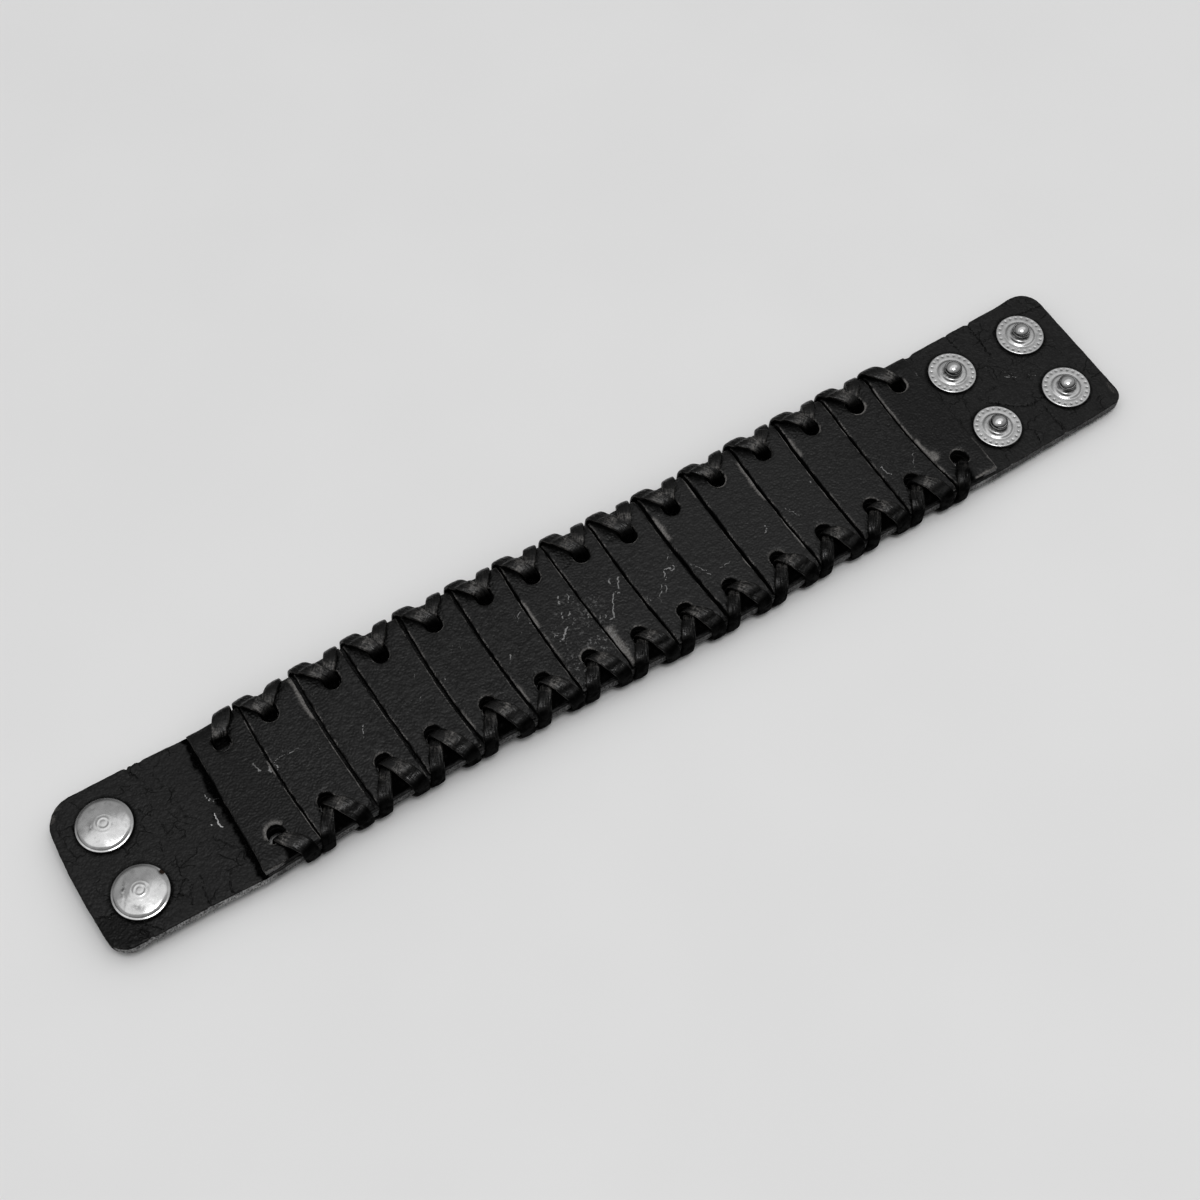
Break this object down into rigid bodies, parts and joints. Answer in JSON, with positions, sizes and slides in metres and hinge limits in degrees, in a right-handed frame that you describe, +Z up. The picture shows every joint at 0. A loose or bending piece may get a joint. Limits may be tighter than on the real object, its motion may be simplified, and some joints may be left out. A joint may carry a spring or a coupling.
{
  "type": "leather cuff bracelet",
  "caption": "Wide leather cuff bracelet lying open: a strap under a row of leather slats, laced along both edges, with domed snap caps on one end and studs on the other.",
  "frame": {"origin": "on the surface that the cuff lies on, under the middle of its box", "axes": "+X along the strap from the snap caps to the studs, +Y across the strap, +Z up out of the outer side"},
  "size_m": [0.252, 0.0399, 0.0099],
  "materials": {
    "strap_leather": "black vegetable tanned leather, dull and cracked, with rough grey cut edges",
    "slat_leather": "black finished leather with a fine grain, softly worn, with scratches and rubbed edges",
    "lace_leather": "black leather lace, smooth and slightly glossy",
    "nickel": "nickel plated snaps, softly scuffed"
  },
  "bodies": {
    "root": {"base_strap": "strap_leather", "slat_01": "slat_leather", "slat_02": "slat_leather", "slat_03": "slat_leather", "slat_04": "slat_leather", "slat_05": "slat_leather", "slat_06": "slat_leather", "slat_07": "slat_leather", "slat_08": "slat_leather", "slat_09": "slat_leather", "slat_10": "slat_leather", "slat_11": "slat_leather", "slat_12": "slat_leather", "slat_13": "slat_leather", "slat_14": "slat_leather", "slat_15": "slat_leather", "lace_far": "lace_leather", "lace_near": "lace_leather", "snap_cap_far": "nickel", "snap_cap_near": "nickel", "snap_socket_far": "nickel", "snap_socket_near": "nickel", "stud_inner_far": "nickel", "stud_inner_near": "nickel", "stud_outer_far": "nickel", "stud_outer_near": "nickel", "stud_back_inner_far": "nickel", "stud_back_inner_near": "nickel", "stud_back_outer_far": "nickel", "stud_back_outer_near": "nickel"}
  },
  "joints": []
}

_Problem to solve_.
From the listing above, reproduce all the lines exactly.

_Result for this exercise_.
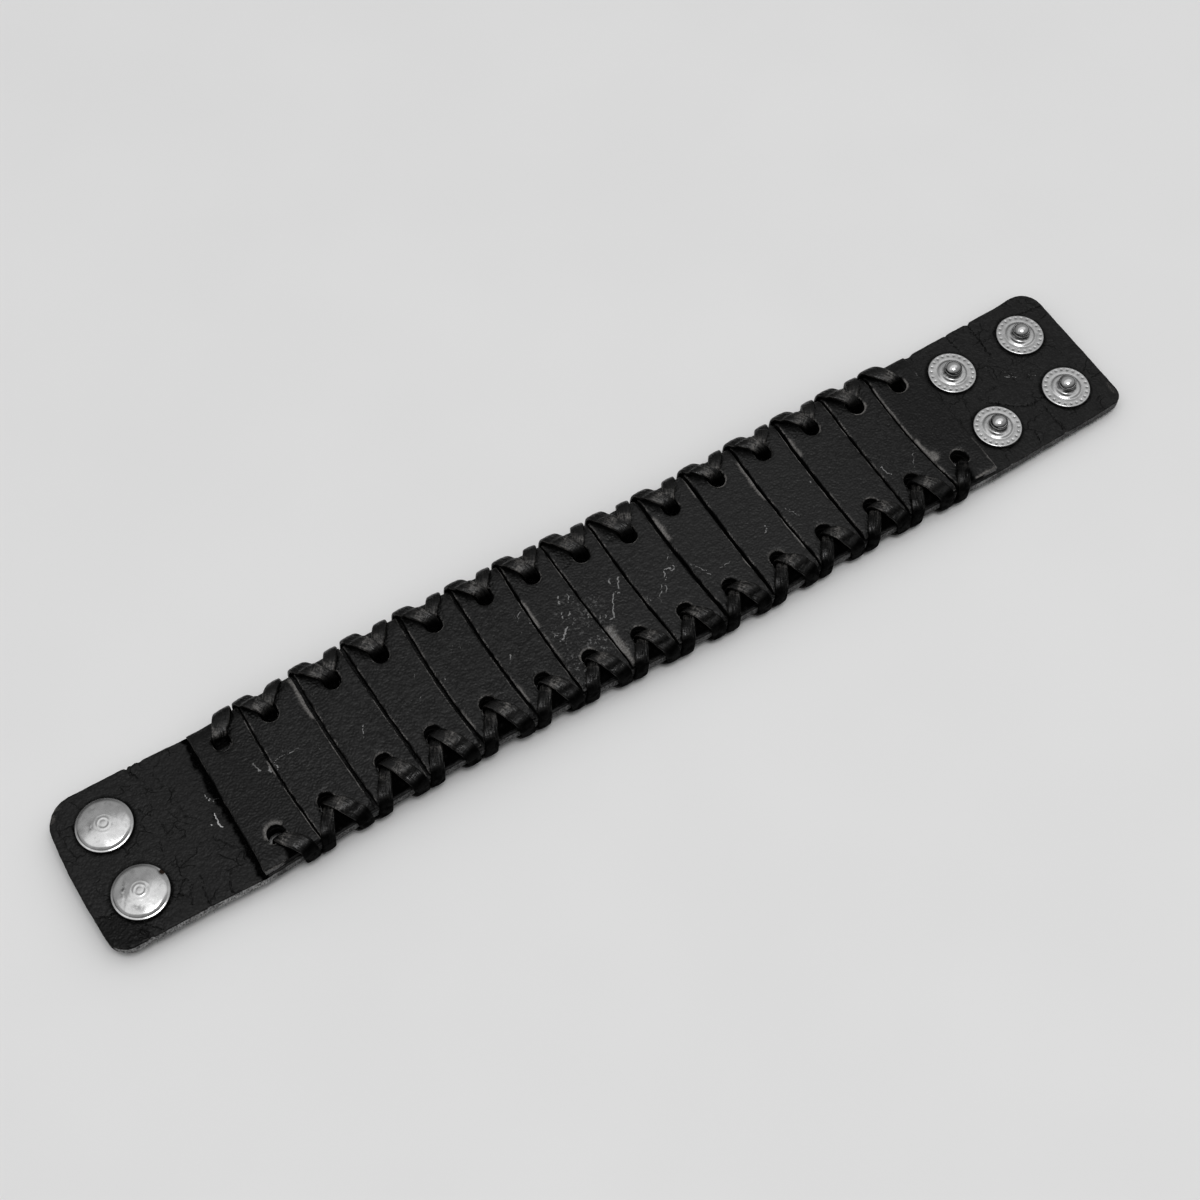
Break this object down into rigid bodies, parts and joints. Answer in JSON, with positions, sizes and slides in metres and hinge limits in degrees, in a right-handed frame that you describe, +Z up. The picture shows every joint at 0. A loose or bending piece may get a joint. Limits may be tighter than on the real object, its motion may be simplified, and some joints may be left out. A joint may carry a spring or a coupling.
{
  "type": "leather cuff bracelet",
  "caption": "Wide leather cuff bracelet lying open: a strap under a row of leather slats, laced along both edges, with domed snap caps on one end and studs on the other.",
  "frame": {"origin": "on the surface that the cuff lies on, under the middle of its box", "axes": "+X along the strap from the snap caps to the studs, +Y across the strap, +Z up out of the outer side"},
  "size_m": [0.252, 0.0399, 0.0099],
  "materials": {
    "strap_leather": "black vegetable tanned leather, dull and cracked, with rough grey cut edges",
    "slat_leather": "black finished leather with a fine grain, softly worn, with scratches and rubbed edges",
    "lace_leather": "black leather lace, smooth and slightly glossy",
    "nickel": "nickel plated snaps, softly scuffed"
  },
  "bodies": {
    "root": {"base_strap": "strap_leather", "slat_01": "slat_leather", "slat_02": "slat_leather", "slat_03": "slat_leather", "slat_04": "slat_leather", "slat_05": "slat_leather", "slat_06": "slat_leather", "slat_07": "slat_leather", "slat_08": "slat_leather", "slat_09": "slat_leather", "slat_10": "slat_leather", "slat_11": "slat_leather", "slat_12": "slat_leather", "slat_13": "slat_leather", "slat_14": "slat_leather", "slat_15": "slat_leather", "lace_far": "lace_leather", "lace_near": "lace_leather", "snap_cap_far": "nickel", "snap_cap_near": "nickel", "snap_socket_far": "nickel", "snap_socket_near": "nickel", "stud_inner_far": "nickel", "stud_inner_near": "nickel", "stud_outer_far": "nickel", "stud_outer_near": "nickel", "stud_back_inner_far": "nickel", "stud_back_inner_near": "nickel", "stud_back_outer_far": "nickel", "stud_back_outer_near": "nickel"}
  },
  "joints": []
}